For ever Mozart est sans doute, avec JLG/JLG, l’un des plus beaux films de Jean-Luc Godard. L’idée du titre est venue très tôt. Dans un entretien donné lors de la présentation du film aux premières Rencontres du cinéma francophone en Beaujolais, en 1996, Godard déclare :

J’ai essayé de me souvenir quand j’ai eu l’idée de ce titre : For ever Mozart. C’est venu d’un projet que j’avais avec l’éditeur de la musique du film, une société allemande, ECM Records, qui publie Keith Jarret, Arvo Pärt, des musiciens comme ça. Je voulais faire un film sur Mozart, à propos de Mozart, que j’avais déjà appelé For ever Mozart dans ma tête. Et je ne me souviens plus très bien quel était le sujet ou l’histoire. [Godard réfléchit :] c’était [l’histoire de] l’Américain qui, à Vienne, un jour d’ivresse, en 1945, avait tué Anton Webern. Voilà. Je ne m’en souviens plus très bien [1]. Je voulais appeler ça For ever Mozart, car il était reconnu par un critique à un moment donné pendant l’exécution d’une oeuvre de Mozart. C’est comme ça qu’est venu le titre.

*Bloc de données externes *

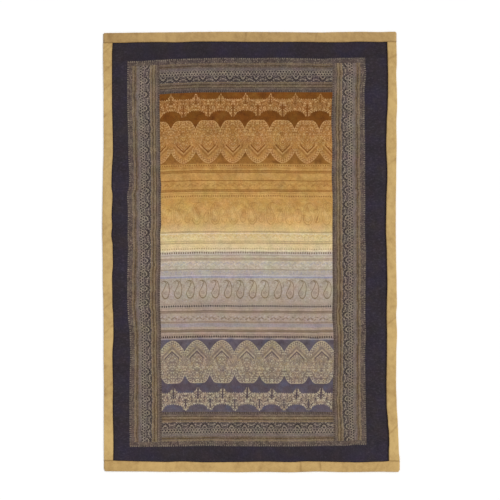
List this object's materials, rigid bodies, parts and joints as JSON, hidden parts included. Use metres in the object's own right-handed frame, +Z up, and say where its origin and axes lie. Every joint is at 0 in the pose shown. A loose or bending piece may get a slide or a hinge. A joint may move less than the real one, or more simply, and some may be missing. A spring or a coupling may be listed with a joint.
{
  "type": "throw blanket",
  "caption": "Flat padded throw blanket with a printed, quilted face and a folded tan strip sewn over every edge.",
  "frame": {"origin": "under the middle of the throw, on the surface that it lies on", "axes": "+X across the throw, to the right of its face; +Y along it, to the brown end of the print; +Z up, out of the printed face"},
  "size_m": [1.4204, 2.1044, 0.0072],
  "materials": {
    "printed_cloth": "soft matt printed cotton, finely quilted, brown and gold at one end through cream and grey to plum at the other, in a dark violet border",
    "binding": "tan cotton satin with a low sheen"
  },
  "bodies": {
    "root": {"quilt_panel": "printed_cloth", "binding_top": "binding", "binding_bottom": "binding", "binding_left": "binding", "binding_right": "binding"}
  },
  "joints": []
}
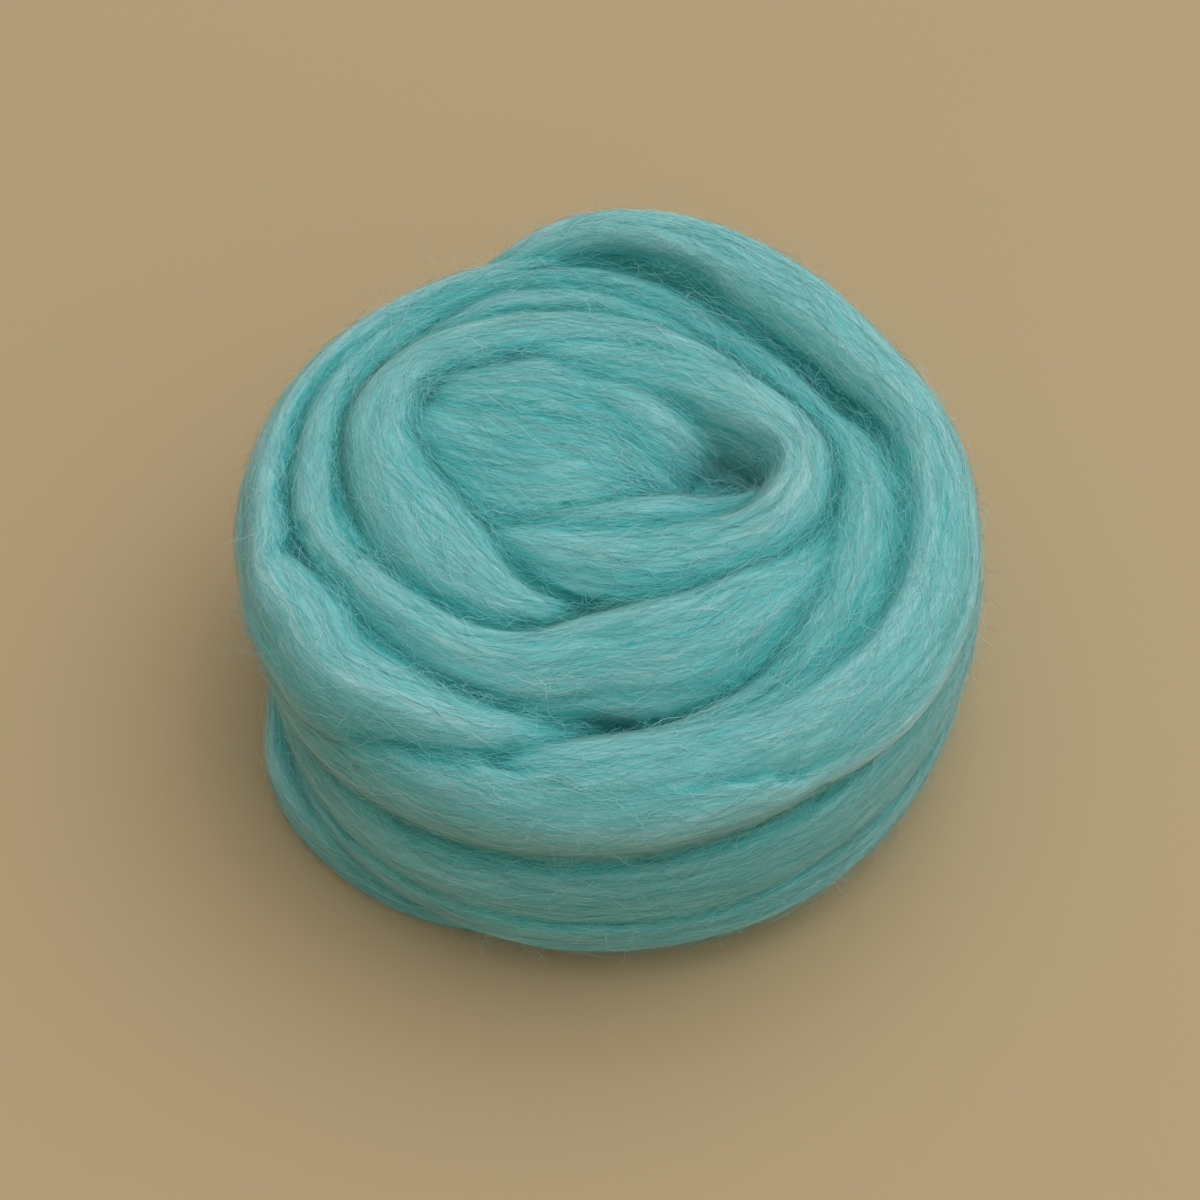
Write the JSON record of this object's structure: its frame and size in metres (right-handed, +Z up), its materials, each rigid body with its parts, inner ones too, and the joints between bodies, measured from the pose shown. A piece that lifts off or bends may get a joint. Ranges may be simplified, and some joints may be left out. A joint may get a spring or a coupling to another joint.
{
  "type": "wool roving coil",
  "caption": "Length of dyed wool top wound by hand into a squat round coil, with overlapping turns on top and a flat underside.",
  "frame": {"origin": "middle of the flat underside, on the surface that the coil rests on", "axes": "+Z up, +X the coil's right and +Y its back, where the high ridge is"},
  "size_m": [0.136, 0.1397, 0.0571],
  "materials": {
    "wool": "soft matte combed wool fibre, turquoise, with a fine fuzz"
  },
  "bodies": {
    "root": {"roving": "wool"}
  },
  "joints": []
}
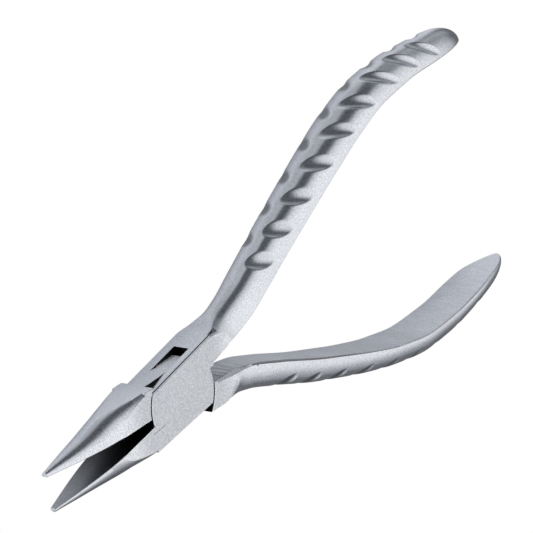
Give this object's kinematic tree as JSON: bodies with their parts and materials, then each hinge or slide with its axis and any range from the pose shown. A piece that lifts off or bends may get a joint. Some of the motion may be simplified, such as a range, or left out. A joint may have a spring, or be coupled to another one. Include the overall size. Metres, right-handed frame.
{
  "type": "box joint chain nose pliers",
  "caption": "Slim hand pliers with smooth tapering jaws, a slotted pass-through pivot joint and curved handles with finger scoops.",
  "frame": {"origin": "where the pivot axis meets the underside ground face of the joint", "axes": "+Z along the pivot axis, +X from the joint towards the handles (jaws towards -X), +Y towards the outer half's handle; the tool lies flat"},
  "size_m": [0.1314, 0.0572, 0.0096],
  "materials": {
    "outer_half_steel": "fine satin, bead blasted",
    "inner_half_steel": "fine satin, bead blasted",
    "pin_steel": "ground flush and satin finished"
  },
  "bodies": {
    "outer_half": {"outer_half": "outer_half_steel", "pivot_pin": "pin_steel"},
    "inner_half": {"inner_half": "inner_half_steel"}
  },
  "joints": [
    {"name": "pivot", "type": "hinge", "parent": "outer_half", "child": "inner_half", "pos_m": [0, 0, 0], "axis": [0, 0, -1], "range_deg": [-10.4, 21]}
  ]
}
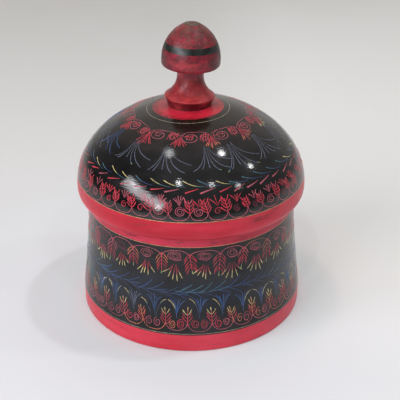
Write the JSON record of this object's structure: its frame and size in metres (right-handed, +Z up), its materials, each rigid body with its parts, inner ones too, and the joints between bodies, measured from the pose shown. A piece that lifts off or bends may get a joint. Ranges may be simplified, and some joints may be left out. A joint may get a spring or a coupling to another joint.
{
  "type": "spice box",
  "caption": "Round turned wooden spice box with a flared body, a domed lift-off lid and an acorn finial, finished in black and red lac with scratched scroll borders.",
  "frame": {"origin": "centre of the foot ring, on the surface that the box stands on", "axes": "+Z up along the turning axis of the body, -Y towards the viewer of the picture, +X to the right"},
  "size_m": [0.1412, 0.1412, 0.1812],
  "materials": {
    "body_lac": "glossy black and red lac on turned wood, scratched borders",
    "lid_lac": "glossy black and red lac on turned wood, scratched borders",
    "knob_lac": "worn red lac with one black band"
  },
  "bodies": {
    "box": {"box_body": "body_lac"},
    "lid": {"lid_shell": "lid_lac", "lid_knob": "knob_lac"}
  },
  "joints": [
    {"name": "lid_lift", "type": "slide", "parent": "box", "child": "lid", "axis": [0, 0, 1], "range_m": [0, 0.12]}
  ]
}
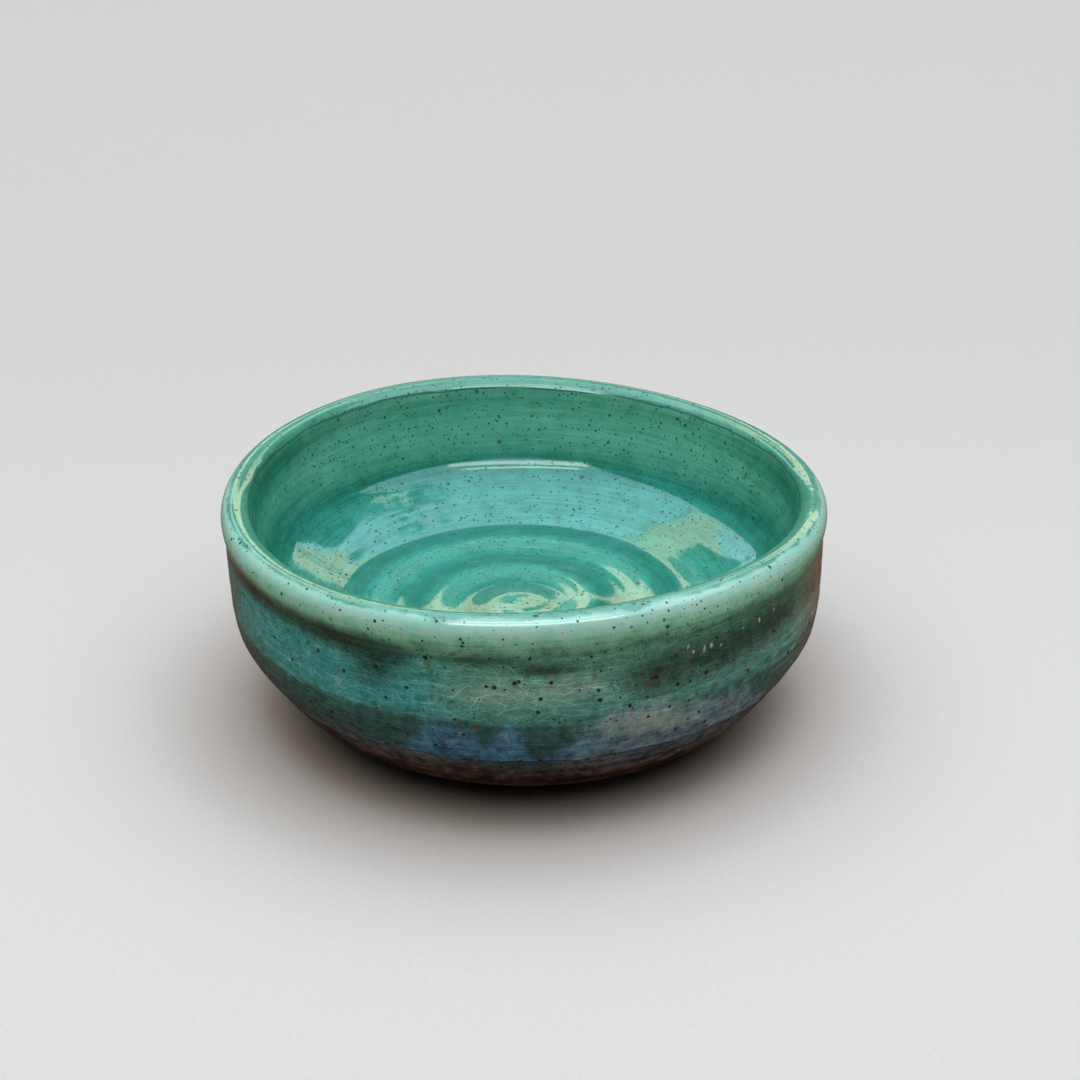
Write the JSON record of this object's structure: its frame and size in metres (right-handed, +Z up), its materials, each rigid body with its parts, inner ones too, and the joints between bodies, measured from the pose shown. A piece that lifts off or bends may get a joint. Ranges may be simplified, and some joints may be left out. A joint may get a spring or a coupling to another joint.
{
  "type": "bowl",
  "caption": "Hand-thrown stoneware bowl with a rounded lip, spiral throwing rings on the floor, a trimmed foot ring and layered glazes.",
  "frame": {"origin": "centre of the foot ring, on the plane that the bowl stands on", "axes": "+Z up through the mouth; the two long sides of the slightly oval rim lie at 48 and 228 degrees from +X; the rim's high side is at -X"},
  "size_m": [0.1496, 0.1504, 0.0601],
  "materials": {
    "stoneware": "matte, bare, iron-rich",
    "liner_glaze": "glossy seafoam, speckled",
    "outer_glaze": "glossy sage, crazed",
    "blue_glaze": "satin slate blue, run into drips"
  },
  "bodies": {
    "root": {"clay_body": "stoneware", "liner_glaze": "liner_glaze", "outer_glaze": "outer_glaze", "blue_glaze": "blue_glaze"}
  },
  "joints": []
}
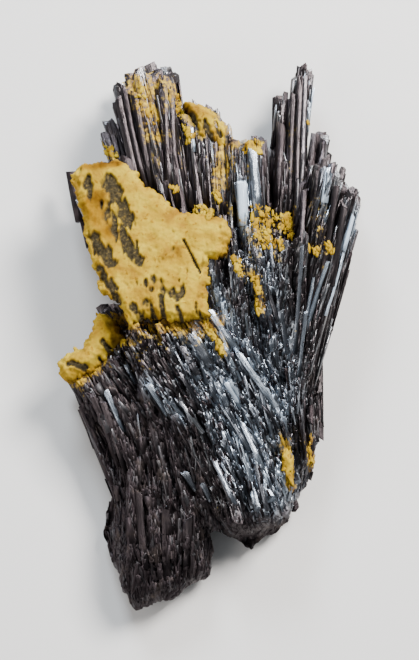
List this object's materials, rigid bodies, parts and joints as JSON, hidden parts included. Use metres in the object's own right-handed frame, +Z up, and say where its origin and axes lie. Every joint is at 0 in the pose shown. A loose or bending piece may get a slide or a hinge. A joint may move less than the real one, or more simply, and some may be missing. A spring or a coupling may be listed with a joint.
{
  "type": "mineral specimen",
  "caption": "Natural spray of long bladed metallic grey crystals grown from a broken foot, with crusts of pale yellow ochre over its left side and tips.",
  "frame": {"origin": "middle of the footprint, on the flat the specimen rests on", "axes": "+Y from the broken foot towards the free tips of the crystals, +Z up out of the crusted side, +X to the right as it is looked down on"},
  "size_m": [0.0478, 0.0862, 0.02],
  "materials": {
    "stibnite": "satin",
    "ochre": "matte"
  },
  "bodies": {
    "root": {"stibnite_crystals": "stibnite", "ochre_crust_plateau": "ochre", "ochre_crust_left_arm": "ochre", "ochre_crust_upper_rim": "ochre", "ochre_knob_left": "ochre", "ochre_knob_prism_tip": "ochre", "ochre_scale_right_fan": "ochre", "ochre_scale_lower_right": "ochre"}
  },
  "joints": []
}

Le titre est trouvé. Le film ne se fait pas. D’autres projets voit le jour qui, eux non plus, n’aboutissent pas. Et puis, continue Godard :

[...] j’ai lu un article d’un écrivain, Philippe Sollers, qui était sur Marivaux, dans Le Monde des livres. Dans cet article qui s’appelait Profond Marivaux [2], où il parlait de Marivaux, à un moment il se moquait d’un écrivain américain que j’ai connu à l’époque où je faisais de la critique de cinéma, Susan Sontag, qui a écrit un beau livre sur la photographie, et qui, elle, montait une pièce de Beckett à Sarajevo. Et Philippe se moquait, ironisait là-dessus, en disant : « Il ne faut pas. Ils sont déjà assez misérables. Il ne faut pas monter du Beckett là-bas. Il faut monter Marivaux ». Ça m’a donné l’idée de faire un film qui s’appellerait Les Jeux de l’amour et du hasard à Sarajevo. Et je suis allé acheter un Marivaux à la petite librairie de Rolle, là où j’habite en Suisse Romande. Mais ils n’avaient pas, bien sûr, de Marivaux. Par contre il leur restait un Musset qui était On ne badine pas avec l’amour. Et donc le film est devenu On ne badine pas avec l’amour à Sarajevo, qui sonnait beaucoup mieux, je trouve. Et bon, j’ai imaginé que dans ce film il y aurait deux ou trois jeunes gens qui partiraient pour monter cette pièce à Sarajevo. Ce seraient leurs aventures sur la route et les endroits où ils seraient arrêtés en cours de route. Et ils n’arriveraient pas jusque là-bas [3].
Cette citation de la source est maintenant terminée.